Hayao Miyazaki kept coming back. The animator, whose Studio Ghibli is based in nearby Koganei City, visited the Edo-Tokyo Open Air Architectural Museum again and again while developing Spirited Away, sketching the ornate interior of a 1929 public bathhouse, the drawer-lined walls of a Meiji-era stationery shop, and the narrow lanes of a reconstructed downtown district. The buildings that fired his imagination had already been saved once, relocated from demolition sites across Tokyo and painstakingly reassembled inside Koganei Park. Miyazaki's visits gave them a second life in the global imagination. But even without their Studio Ghibli connection, these thirty structures tell a story of a city that has reinvented itself so many times that its past survives only through deliberate acts of rescue.
Tokyo's relationship with its own architecture is defined by destruction and renewal. Earthquakes, firebombing, and relentless modernization have erased most of the city's pre-war built environment. The Edo-Tokyo Open Air Architectural Museum exists because a handful of historically significant buildings faced demolition and had nowhere else to go. Opened in 1993 as a branch of the Edo-Tokyo Museum, the outdoor site within Koganei Park gathers structures that span roughly three centuries, from the Edo period through the mid-Showa era. The museum's origins trace back even further, to a 1934 local history exhibition hall in Arisugawa-no-miya Memorial Park. That collection moved to Inokashira Park in 1948, then to Koganei Park in 1954 as the Musashino Folklore Museum, before its 1993 transformation into the current institution.
The museum grounds are divided into three distinct zones, each evoking a different facet of Tokyo's vanished landscape. The western zone assembles the rural world of Musashino: thatched-roof farmhouses and the refined homes of the Yamanote residential hills, buildings that recall the agricultural villages that once surrounded the city. The central zone gathers prestigious structures, the homes of politicians, entrepreneurs, and architects, buildings that display the ambition and eclecticism of Japan's modernizing elite. The eastern zone is the most atmospheric: a reconstructed downtown Shitamachi street lined with shops, a flower store, a soy sauce dealer, and the ornate Kodakara-yu bathhouse, its interior decorated with painted tiles and a grand mural of Mount Fuji above the communal baths. Walking this lane feels less like visiting a museum and more like stepping through a door in time.

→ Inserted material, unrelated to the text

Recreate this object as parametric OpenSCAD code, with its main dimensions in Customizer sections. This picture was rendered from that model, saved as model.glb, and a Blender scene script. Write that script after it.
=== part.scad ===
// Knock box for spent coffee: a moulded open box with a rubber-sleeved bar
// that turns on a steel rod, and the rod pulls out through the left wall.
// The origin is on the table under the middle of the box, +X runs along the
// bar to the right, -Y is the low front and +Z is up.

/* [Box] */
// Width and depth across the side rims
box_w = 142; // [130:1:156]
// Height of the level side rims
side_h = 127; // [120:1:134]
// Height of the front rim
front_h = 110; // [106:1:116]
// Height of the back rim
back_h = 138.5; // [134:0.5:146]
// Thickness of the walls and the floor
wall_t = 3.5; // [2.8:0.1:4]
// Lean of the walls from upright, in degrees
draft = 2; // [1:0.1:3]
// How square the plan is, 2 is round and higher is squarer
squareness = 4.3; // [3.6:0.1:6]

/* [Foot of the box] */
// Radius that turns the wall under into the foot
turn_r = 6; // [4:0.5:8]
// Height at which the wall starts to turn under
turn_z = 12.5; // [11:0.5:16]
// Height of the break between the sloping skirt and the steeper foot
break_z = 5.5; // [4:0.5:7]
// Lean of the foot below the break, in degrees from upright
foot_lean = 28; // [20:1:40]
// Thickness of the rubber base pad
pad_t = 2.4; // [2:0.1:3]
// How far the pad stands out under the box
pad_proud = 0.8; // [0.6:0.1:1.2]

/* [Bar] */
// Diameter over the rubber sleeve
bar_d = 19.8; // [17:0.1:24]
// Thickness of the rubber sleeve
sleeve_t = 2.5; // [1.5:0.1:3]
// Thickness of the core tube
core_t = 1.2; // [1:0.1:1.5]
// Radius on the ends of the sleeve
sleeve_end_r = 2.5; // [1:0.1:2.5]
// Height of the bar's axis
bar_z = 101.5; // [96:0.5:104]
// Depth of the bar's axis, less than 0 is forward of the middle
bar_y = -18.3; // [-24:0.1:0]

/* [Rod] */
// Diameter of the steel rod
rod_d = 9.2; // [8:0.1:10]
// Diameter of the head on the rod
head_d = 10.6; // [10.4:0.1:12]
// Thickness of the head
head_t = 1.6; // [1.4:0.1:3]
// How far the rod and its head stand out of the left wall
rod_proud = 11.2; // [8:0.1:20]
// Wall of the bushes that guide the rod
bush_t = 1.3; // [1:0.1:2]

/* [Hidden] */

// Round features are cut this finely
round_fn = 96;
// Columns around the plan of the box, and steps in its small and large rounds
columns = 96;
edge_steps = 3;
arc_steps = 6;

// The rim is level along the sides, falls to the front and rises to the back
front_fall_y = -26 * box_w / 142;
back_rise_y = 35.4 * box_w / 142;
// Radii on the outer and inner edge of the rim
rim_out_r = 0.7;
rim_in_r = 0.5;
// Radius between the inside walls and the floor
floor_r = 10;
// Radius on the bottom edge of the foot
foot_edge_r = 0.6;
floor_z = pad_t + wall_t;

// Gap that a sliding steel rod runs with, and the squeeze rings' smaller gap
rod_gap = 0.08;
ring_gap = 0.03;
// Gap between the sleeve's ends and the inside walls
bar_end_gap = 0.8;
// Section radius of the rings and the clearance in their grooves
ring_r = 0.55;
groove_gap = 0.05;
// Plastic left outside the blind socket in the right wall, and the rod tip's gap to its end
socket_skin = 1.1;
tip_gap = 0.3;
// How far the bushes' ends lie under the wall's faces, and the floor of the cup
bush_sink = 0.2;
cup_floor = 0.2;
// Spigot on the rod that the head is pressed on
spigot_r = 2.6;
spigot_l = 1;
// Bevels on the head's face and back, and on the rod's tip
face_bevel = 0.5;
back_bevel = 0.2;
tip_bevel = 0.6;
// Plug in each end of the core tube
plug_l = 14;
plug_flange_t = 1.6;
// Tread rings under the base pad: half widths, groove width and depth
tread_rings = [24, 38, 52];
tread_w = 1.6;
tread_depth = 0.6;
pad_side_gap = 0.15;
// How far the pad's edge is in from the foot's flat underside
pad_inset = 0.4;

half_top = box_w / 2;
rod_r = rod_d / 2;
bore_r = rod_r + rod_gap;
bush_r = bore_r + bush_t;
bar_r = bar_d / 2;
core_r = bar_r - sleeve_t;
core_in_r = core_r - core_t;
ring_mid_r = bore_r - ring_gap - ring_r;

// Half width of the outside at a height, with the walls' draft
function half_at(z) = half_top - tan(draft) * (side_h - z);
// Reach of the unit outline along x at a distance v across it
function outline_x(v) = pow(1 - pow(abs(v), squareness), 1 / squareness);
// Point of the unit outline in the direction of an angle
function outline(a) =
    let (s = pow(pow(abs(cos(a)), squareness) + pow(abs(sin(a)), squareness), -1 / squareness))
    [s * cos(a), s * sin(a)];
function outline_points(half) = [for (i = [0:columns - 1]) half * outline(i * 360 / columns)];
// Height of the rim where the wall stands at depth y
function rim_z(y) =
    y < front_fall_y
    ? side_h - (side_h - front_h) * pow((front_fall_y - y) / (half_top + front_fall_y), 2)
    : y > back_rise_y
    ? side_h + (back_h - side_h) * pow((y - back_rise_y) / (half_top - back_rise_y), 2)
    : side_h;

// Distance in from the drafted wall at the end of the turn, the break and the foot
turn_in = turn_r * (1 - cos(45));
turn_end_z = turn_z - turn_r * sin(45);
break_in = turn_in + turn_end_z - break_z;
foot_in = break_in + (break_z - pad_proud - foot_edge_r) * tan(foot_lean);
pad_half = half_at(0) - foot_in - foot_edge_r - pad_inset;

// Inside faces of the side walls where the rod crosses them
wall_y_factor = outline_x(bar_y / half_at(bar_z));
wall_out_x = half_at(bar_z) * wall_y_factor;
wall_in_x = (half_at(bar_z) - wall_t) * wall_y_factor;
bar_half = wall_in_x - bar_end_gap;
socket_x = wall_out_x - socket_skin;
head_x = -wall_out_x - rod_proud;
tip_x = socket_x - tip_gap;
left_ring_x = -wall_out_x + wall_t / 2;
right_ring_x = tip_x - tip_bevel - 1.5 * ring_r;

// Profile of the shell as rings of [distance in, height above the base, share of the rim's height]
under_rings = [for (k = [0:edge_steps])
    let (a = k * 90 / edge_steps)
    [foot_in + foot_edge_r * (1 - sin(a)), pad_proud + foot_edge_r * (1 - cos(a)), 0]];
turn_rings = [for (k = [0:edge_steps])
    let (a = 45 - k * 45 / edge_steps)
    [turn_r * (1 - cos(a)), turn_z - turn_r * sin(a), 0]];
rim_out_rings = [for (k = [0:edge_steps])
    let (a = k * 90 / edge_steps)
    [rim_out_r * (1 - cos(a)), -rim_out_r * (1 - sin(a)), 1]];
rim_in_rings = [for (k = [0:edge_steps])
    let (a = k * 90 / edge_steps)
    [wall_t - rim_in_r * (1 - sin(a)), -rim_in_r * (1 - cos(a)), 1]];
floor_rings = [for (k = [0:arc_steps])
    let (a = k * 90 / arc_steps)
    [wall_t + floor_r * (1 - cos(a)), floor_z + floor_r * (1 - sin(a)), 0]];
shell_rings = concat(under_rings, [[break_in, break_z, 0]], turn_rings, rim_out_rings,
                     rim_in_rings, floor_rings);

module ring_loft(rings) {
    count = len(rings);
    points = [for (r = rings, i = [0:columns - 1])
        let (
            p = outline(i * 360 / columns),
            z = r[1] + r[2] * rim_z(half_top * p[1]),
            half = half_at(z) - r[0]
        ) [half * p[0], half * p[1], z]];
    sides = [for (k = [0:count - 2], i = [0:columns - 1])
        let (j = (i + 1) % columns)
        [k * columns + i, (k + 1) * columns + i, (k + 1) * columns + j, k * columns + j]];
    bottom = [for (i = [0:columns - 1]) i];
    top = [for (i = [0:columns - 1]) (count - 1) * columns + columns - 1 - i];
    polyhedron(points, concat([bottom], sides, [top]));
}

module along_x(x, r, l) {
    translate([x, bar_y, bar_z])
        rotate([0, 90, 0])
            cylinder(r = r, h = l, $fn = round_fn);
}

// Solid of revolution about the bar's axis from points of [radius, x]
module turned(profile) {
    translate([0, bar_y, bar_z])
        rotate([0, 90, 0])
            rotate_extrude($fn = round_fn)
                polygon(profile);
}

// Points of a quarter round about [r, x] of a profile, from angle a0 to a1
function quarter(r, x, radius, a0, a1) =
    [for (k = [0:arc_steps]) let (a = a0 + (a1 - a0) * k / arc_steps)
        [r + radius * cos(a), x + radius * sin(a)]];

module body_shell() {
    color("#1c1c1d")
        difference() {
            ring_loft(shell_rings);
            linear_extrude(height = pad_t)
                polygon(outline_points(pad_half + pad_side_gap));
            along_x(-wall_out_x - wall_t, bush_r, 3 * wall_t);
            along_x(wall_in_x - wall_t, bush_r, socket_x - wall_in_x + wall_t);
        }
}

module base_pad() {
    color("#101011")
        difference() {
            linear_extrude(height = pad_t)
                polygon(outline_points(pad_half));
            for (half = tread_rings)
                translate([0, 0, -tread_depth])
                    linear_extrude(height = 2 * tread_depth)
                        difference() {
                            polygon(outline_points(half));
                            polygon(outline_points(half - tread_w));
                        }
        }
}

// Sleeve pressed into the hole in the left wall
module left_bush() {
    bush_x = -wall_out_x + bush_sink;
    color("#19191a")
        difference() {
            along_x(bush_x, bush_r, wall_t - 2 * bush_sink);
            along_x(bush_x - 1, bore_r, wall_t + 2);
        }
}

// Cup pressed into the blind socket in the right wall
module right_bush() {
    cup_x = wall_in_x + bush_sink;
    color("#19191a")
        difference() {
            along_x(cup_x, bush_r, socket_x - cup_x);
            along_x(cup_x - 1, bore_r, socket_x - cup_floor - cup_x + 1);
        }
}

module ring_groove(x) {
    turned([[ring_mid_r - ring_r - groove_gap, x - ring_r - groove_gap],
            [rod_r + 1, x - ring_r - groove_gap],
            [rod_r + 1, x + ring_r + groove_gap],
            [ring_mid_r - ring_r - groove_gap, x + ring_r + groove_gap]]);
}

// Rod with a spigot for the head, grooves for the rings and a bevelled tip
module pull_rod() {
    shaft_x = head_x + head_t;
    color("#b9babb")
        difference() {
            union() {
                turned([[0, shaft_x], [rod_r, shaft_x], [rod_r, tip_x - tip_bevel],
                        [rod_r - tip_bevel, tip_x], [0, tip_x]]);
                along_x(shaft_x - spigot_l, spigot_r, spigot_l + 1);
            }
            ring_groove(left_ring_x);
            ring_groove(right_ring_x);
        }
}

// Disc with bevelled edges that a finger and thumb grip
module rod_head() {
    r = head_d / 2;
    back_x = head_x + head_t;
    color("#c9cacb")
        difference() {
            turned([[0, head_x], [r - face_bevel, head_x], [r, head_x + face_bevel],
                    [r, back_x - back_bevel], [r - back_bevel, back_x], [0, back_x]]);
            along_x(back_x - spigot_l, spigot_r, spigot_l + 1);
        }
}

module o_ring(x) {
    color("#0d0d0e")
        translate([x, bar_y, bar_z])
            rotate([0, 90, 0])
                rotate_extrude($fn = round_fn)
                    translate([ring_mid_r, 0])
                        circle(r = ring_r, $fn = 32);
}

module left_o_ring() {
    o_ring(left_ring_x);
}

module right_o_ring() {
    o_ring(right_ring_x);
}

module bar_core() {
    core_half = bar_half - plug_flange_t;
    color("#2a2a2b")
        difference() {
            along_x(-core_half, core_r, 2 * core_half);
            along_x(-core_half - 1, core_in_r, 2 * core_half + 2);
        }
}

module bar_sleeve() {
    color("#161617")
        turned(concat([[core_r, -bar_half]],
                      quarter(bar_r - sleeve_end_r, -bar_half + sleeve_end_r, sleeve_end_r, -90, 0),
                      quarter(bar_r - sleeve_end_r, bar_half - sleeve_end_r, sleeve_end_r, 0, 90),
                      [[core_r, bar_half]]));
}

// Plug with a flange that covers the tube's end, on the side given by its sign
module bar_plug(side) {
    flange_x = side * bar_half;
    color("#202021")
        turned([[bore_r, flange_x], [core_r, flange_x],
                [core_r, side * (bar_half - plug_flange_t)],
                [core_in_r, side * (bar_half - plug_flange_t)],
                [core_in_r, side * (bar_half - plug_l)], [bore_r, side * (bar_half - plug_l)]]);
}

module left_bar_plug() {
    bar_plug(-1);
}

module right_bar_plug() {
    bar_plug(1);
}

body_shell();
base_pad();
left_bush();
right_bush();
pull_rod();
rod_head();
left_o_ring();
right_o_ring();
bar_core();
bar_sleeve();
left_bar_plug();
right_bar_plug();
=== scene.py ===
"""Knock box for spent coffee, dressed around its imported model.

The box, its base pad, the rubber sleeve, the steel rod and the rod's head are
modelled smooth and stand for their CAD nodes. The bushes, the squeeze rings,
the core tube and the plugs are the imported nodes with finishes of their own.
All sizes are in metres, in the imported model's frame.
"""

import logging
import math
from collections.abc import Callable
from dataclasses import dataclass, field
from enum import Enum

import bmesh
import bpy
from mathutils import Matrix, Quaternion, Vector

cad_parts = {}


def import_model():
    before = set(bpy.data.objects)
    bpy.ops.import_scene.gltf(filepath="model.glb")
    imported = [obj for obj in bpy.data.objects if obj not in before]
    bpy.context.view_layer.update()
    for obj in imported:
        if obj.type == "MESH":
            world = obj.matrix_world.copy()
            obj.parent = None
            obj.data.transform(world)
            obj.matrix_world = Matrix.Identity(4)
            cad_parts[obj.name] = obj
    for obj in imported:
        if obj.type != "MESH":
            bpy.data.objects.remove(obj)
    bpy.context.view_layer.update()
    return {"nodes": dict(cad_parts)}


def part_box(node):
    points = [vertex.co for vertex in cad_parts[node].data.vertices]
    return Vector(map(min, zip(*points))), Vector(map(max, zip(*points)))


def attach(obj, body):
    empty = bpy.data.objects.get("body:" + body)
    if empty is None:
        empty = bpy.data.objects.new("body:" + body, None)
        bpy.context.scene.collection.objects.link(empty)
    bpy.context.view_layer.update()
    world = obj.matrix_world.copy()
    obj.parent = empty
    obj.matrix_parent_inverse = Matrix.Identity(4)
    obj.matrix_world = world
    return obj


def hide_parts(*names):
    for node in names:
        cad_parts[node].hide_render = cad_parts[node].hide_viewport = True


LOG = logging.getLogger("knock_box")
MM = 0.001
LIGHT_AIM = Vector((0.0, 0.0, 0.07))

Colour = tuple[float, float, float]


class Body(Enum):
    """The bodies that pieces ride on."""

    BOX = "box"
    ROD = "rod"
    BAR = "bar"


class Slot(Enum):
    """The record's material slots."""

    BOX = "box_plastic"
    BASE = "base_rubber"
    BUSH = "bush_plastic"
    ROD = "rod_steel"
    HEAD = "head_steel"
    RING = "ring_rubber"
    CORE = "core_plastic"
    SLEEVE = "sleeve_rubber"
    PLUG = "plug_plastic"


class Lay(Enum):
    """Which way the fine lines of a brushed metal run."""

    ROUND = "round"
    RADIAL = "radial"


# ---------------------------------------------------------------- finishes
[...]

Kodakara-yu, originally built in 1929 in the Senju district of Adachi ward, is perhaps the museum's most famous resident. Its gorgeously tiled interior, wooden lattice ceiling, and the sweeping Mount Fuji mural above the bathing pools became one of the primary inspirations for the fantastical bathhouse at the heart of Spirited Away. Nearby, the Takei Sanshodo stationery shop, founded in the early Meiji era and reconstructed alongside the Hanaichi flower shop just as the two buildings originally stood in the Chiyoda area, provided another key reference. Its walls, covered floor to ceiling with small wooden drawers, inspired the boiler room of the character Kamaji. Miyazaki was so connected to the museum that he designed its mascot, a character called Edomaru. The Shitamachi street of the eastern zone became the template for the mysterious spirit town that Chihiro's family stumbles into at the film's opening.
Beyond its Ghibli fame, the museum serves as a serious preservation institution and a rare window into everyday Japanese life across the centuries. These are not grand temples or castles but the houses where ordinary and moderately prosperous people lived, the shops where they bought stationery and flowers, the bathhouses where they gathered at the end of the day. Each structure was dismantled at its original site, transported piece by piece, and reassembled with meticulous attention to original materials and techniques. The collection is managed by the Tokyo Metropolitan Foundation for History and Culture, and the site is designated a Tokyo Metropolitan Tangible Cultural Property. In a city where the built environment turns over with astonishing speed, the Edo-Tokyo Open Air Architectural Museum is one of the few places where Tokyo's vanished streetscapes can still be experienced in three dimensions.
Located at 35.72N, 139.51E within Koganei Park in western Tokyo. The museum grounds are nestled inside the large green rectangle of the park, visible from the air as an open area with scattered historic structures among tree cover. Chofu Airport (RJTF) is approximately 3 km to the south, making it the closest airfield. Yokota Air Base (RJTY) lies 15 km to the northwest, and Tokyo Haneda (RJTT) is about 25 km to the southeast. Best viewed at 2,000-3,000 feet to pick out the museum layout within Koganei Park's distinctive greenery.